Energy Minister Adrian Dix was asked in the Legislature this week if B.C. is open to accessing a nuclear-powered grid, and his answer was deflective.
“The member will know that we have been working with Alberta on making improvements to the intertie,” Dix answered. “Alberta has made commitments since 2007 to improve those connections. It has not done so.
“We are fully engaged with the province of Alberta on that question. He’ll also know that we are, under the Clean Electricity Act, not pursuing nuclear opportunities in B.C. and will not be in the future.”
The B.C. NDP government seems to be telling Alberta, “not only do we not want Alberta’s dirty oil, we don’t want any of its clean electricity either.”
Interconnected markets
Meanwhile, BC Hydro’s second quarter report confirms it is still a net importer of electricity, said Barry Penner, chairman of the Energy Futures Initiative.
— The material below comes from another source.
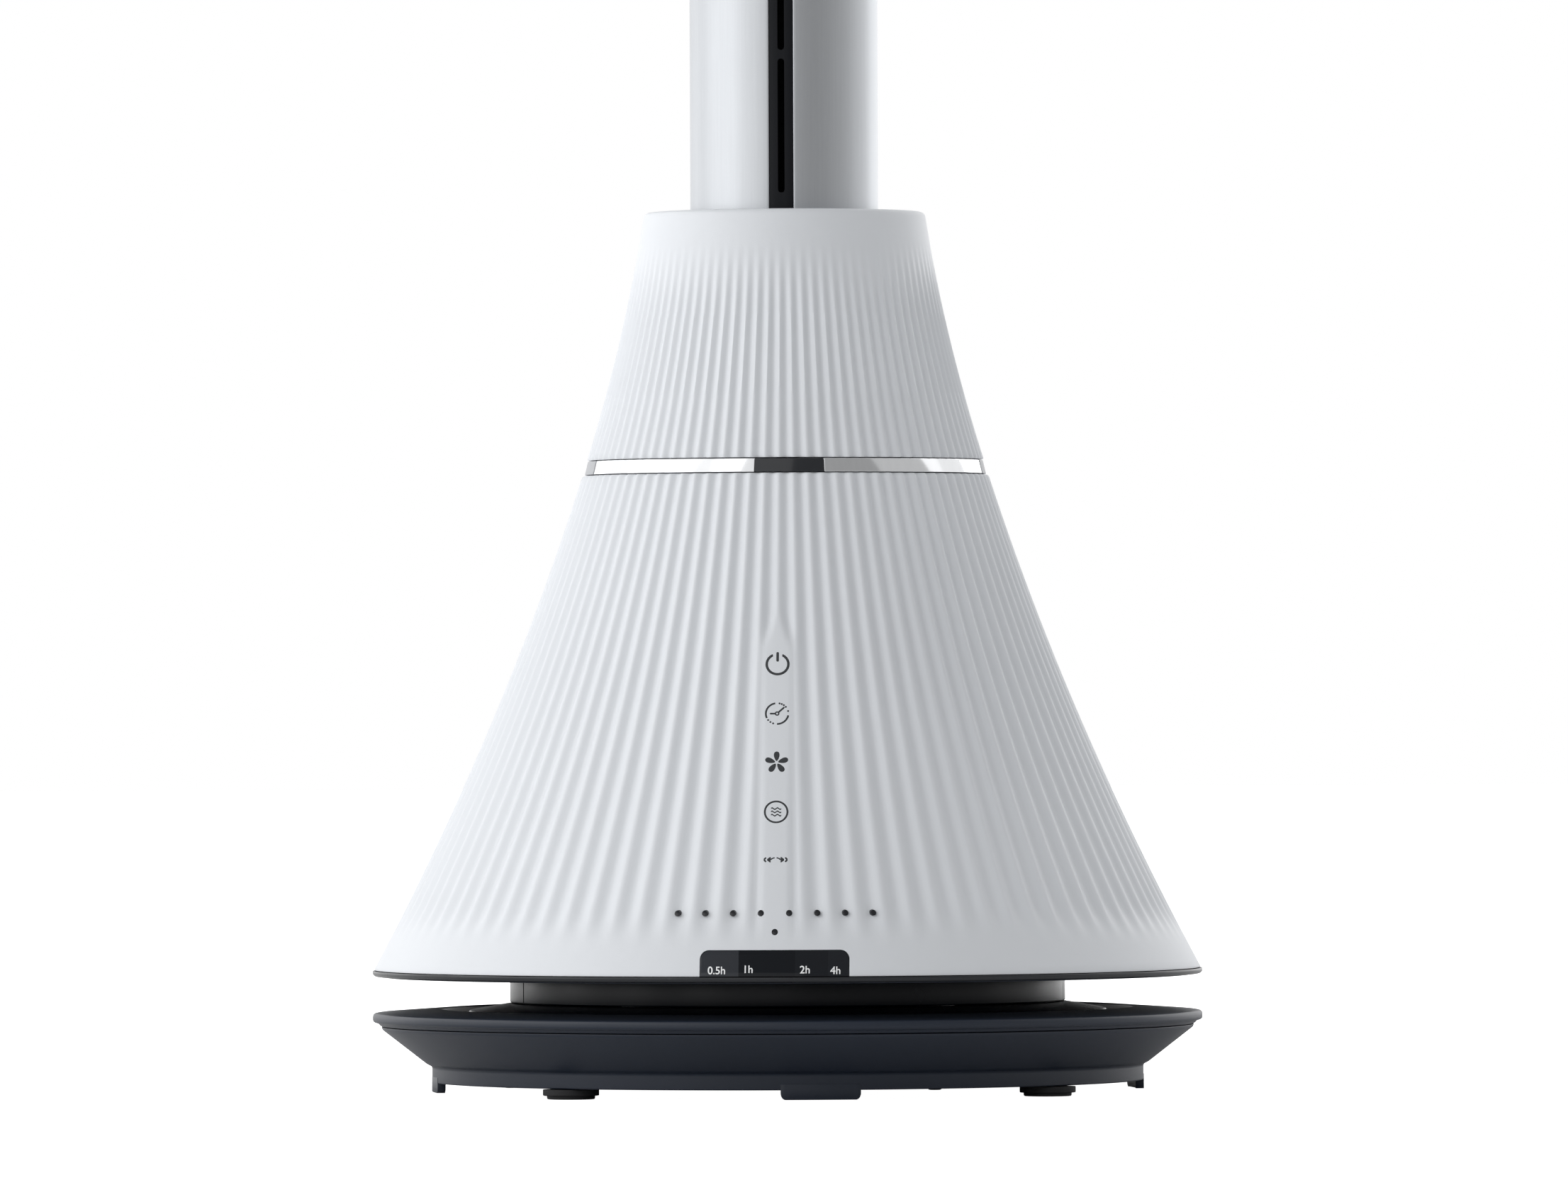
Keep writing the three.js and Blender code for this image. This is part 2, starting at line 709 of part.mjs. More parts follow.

“We have been buying nuclear power from the United States,” he said. “California has one operating power plant and there’s other nuclear power plants around the western half of the United States.”
In a recent blog post, Penner notes: “BC Hydro had to import power even as 7,291 megawatts of requested electrical service was left waiting in our province.”
If the NDP government wants B.C. to participate in an ambitious Western Canadian energy transition project, it might have to drop its holier-than-thou attitude towards Alberta, oil and nuclear power.
“We’re looking at our project as an Alberta project that has potential to support Western Canada as a whole,” Henuset said.
“We see our project as a backbone to support renewables, support industrial growth, support data centres, as well as support larger interties to B.C., which will also strengthen the Canadian grid as a whole.”
The investment challenge
The strategy that Alberta and Ottawa have laid out is ambitious, and will require tens of billions in investment.
“The question in the market is how much improvement in the regulatory prospects do we need to see in order for capital to be committed to the projects,” Anderson said.
The federal government will need to play a role in derisking the project, as it has done with the new Darlington nuclear project, with financing from the Canada Growth Fund and Canadian Infrastructure Bank.
“There will be avenues of federal support that will help derisk the project for private equity investors, as well as for banks,” Henuset said.
One selling point for the environmental crowd is that a combination of carbon capture and nuclear power could facilitate a blue and green hydrogen industry.
But to really sell this plan to the climate concerned, what is needed is a full assessment of the potential GHG reductions that may accrue from things like nuclear power, CCS, industrial carbon pricing and all of the other measures for decarbonization.
Fortunately, the MOU also scraps greenwashing laws that prevent those sorts of calculations from being done.